[TASK DESCRIPTION]: Every line of the material below must be repeated exactly.

[DATA SHOWN]:
--- Start ---
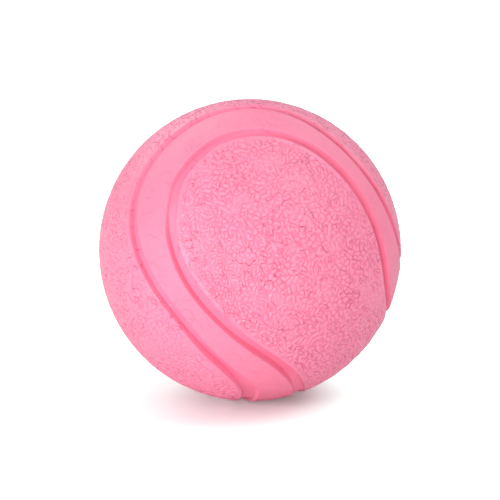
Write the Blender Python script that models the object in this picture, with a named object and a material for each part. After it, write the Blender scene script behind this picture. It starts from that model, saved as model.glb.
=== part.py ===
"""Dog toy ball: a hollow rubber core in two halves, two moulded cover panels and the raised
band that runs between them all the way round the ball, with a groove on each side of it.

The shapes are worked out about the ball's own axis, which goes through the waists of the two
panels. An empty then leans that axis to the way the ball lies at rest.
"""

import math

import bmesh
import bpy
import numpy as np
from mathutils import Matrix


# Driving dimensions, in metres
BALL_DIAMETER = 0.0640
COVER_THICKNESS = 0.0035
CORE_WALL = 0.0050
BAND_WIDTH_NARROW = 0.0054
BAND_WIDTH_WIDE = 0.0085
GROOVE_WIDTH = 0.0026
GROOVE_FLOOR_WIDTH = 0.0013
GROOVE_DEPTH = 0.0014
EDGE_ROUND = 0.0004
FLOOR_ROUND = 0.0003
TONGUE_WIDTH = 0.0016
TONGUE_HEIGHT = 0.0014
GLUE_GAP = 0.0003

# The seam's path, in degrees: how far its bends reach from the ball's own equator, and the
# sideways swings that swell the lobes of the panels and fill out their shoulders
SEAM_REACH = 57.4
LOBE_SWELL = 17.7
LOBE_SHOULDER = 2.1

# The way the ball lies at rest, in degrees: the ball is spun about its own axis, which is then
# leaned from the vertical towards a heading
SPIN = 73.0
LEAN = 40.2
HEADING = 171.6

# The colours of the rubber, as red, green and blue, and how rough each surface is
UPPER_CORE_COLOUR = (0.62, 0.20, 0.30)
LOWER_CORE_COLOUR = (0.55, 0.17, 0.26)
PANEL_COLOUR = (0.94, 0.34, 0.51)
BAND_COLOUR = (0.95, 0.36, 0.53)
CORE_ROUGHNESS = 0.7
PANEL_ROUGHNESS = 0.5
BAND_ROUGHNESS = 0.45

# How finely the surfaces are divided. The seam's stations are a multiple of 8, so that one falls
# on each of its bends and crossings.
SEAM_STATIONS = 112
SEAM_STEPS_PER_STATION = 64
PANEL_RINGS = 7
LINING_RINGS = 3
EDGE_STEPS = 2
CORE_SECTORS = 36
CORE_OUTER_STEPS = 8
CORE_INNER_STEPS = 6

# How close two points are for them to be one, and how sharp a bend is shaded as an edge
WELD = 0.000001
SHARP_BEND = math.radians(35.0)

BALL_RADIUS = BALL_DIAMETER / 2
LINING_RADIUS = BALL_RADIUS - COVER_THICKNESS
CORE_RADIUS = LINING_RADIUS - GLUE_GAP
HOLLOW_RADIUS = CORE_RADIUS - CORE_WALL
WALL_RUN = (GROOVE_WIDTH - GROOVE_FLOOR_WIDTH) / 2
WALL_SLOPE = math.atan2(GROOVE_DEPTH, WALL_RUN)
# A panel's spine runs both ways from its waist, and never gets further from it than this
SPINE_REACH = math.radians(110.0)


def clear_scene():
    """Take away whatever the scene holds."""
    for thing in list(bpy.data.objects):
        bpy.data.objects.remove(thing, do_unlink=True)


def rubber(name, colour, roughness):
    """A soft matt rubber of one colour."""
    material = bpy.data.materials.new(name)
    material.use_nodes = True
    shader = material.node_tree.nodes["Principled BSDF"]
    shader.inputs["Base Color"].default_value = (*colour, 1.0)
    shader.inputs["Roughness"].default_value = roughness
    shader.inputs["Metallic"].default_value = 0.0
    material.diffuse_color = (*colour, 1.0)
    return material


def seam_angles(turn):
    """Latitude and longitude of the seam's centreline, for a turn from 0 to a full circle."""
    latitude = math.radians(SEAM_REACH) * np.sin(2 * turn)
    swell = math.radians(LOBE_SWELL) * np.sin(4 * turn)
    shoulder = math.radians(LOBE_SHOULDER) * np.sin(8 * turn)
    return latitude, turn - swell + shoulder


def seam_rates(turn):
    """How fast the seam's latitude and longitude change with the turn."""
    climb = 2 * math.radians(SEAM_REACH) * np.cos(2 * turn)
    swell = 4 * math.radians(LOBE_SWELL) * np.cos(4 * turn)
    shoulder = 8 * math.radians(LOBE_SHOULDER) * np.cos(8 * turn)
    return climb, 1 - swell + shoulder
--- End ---
[ANSWER]:
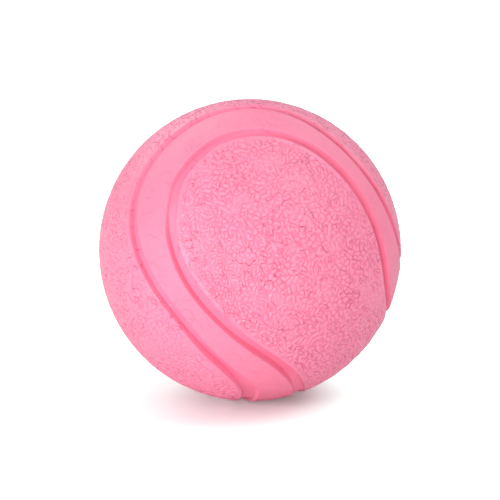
Write the Blender Python script that models the object in this picture, with a named object and a material for each part. After it, write the Blender scene script behind this picture. It starts from that model, saved as model.glb.
=== part.py ===
"""Dog toy ball: a hollow rubber core in two halves, two moulded cover panels and the raised
band that runs between them all the way round the ball, with a groove on each side of it.

The shapes are worked out about the ball's own axis, which goes through the waists of the two
panels. An empty then leans that axis to the way the ball lies at rest.
"""

import math

import bmesh
import bpy
import numpy as np
from mathutils import Matrix


# Driving dimensions, in metres
BALL_DIAMETER = 0.0640
COVER_THICKNESS = 0.0035
CORE_WALL = 0.0050
BAND_WIDTH_NARROW = 0.0054
BAND_WIDTH_WIDE = 0.0085
GROOVE_WIDTH = 0.0026
GROOVE_FLOOR_WIDTH = 0.0013
GROOVE_DEPTH = 0.0014
EDGE_ROUND = 0.0004
FLOOR_ROUND = 0.0003
TONGUE_WIDTH = 0.0016
TONGUE_HEIGHT = 0.0014
GLUE_GAP = 0.0003

# The seam's path, in degrees: how far its bends reach from the ball's own equator, and the
# sideways swings that swell the lobes of the panels and fill out their shoulders
SEAM_REACH = 57.4
LOBE_SWELL = 17.7
LOBE_SHOULDER = 2.1

# The way the ball lies at rest, in degrees: the ball is spun about its own axis, which is then
# leaned from the vertical towards a heading
SPIN = 73.0
LEAN = 40.2
HEADING = 171.6

# The colours of the rubber, as red, green and blue, and how rough each surface is
UPPER_CORE_COLOUR = (0.62, 0.20, 0.30)
LOWER_CORE_COLOUR = (0.55, 0.17, 0.26)
PANEL_COLOUR = (0.94, 0.34, 0.51)
BAND_COLOUR = (0.95, 0.36, 0.53)
CORE_ROUGHNESS = 0.7
PANEL_ROUGHNESS = 0.5
BAND_ROUGHNESS = 0.45

# How finely the surfaces are divided. The seam's stations are a multiple of 8, so that one falls
# on each of its bends and crossings.
SEAM_STATIONS = 112
SEAM_STEPS_PER_STATION = 64
PANEL_RINGS = 7
LINING_RINGS = 3
EDGE_STEPS = 2
CORE_SECTORS = 36
CORE_OUTER_STEPS = 8
CORE_INNER_STEPS = 6

# How close two points are for them to be one, and how sharp a bend is shaded as an edge
WELD = 0.000001
SHARP_BEND = math.radians(35.0)

BALL_RADIUS = BALL_DIAMETER / 2
LINING_RADIUS = BALL_RADIUS - COVER_THICKNESS
CORE_RADIUS = LINING_RADIUS - GLUE_GAP
HOLLOW_RADIUS = CORE_RADIUS - CORE_WALL
WALL_RUN = (GROOVE_WIDTH - GROOVE_FLOOR_WIDTH) / 2
WALL_SLOPE = math.atan2(GROOVE_DEPTH, WALL_RUN)
# A panel's spine runs both ways from its waist, and never gets further from it than this
SPINE_REACH = math.radians(110.0)


def clear_scene():
    """Take away whatever the scene holds."""
    for thing in list(bpy.data.objects):
        bpy.data.objects.remove(thing, do_unlink=True)


def rubber(name, colour, roughness):
    """A soft matt rubber of one colour."""
    material = bpy.data.materials.new(name)
    material.use_nodes = True
    shader = material.node_tree.nodes["Principled BSDF"]
    shader.inputs["Base Color"].default_value = (*colour, 1.0)
    shader.inputs["Roughness"].default_value = roughness
    shader.inputs["Metallic"].default_value = 0.0
    material.diffuse_color = (*colour, 1.0)
    return material


def seam_angles(turn):
    """Latitude and longitude of the seam's centreline, for a turn from 0 to a full circle."""
    latitude = math.radians(SEAM_REACH) * np.sin(2 * turn)
    swell = math.radians(LOBE_SWELL) * np.sin(4 * turn)
    shoulder = math.radians(LOBE_SHOULDER) * np.sin(8 * turn)
    return latitude, turn - swell + shoulder


def seam_rates(turn):
    """How fast the seam's latitude and longitude change with the turn."""
    climb = 2 * math.radians(SEAM_REACH) * np.cos(2 * turn)
    swell = 4 * math.radians(LOBE_SWELL) * np.cos(4 * turn)
    shoulder = 8 * math.radians(LOBE_SHOULDER) * np.cos(8 * turn)
    return climb, 1 - swell + shoulder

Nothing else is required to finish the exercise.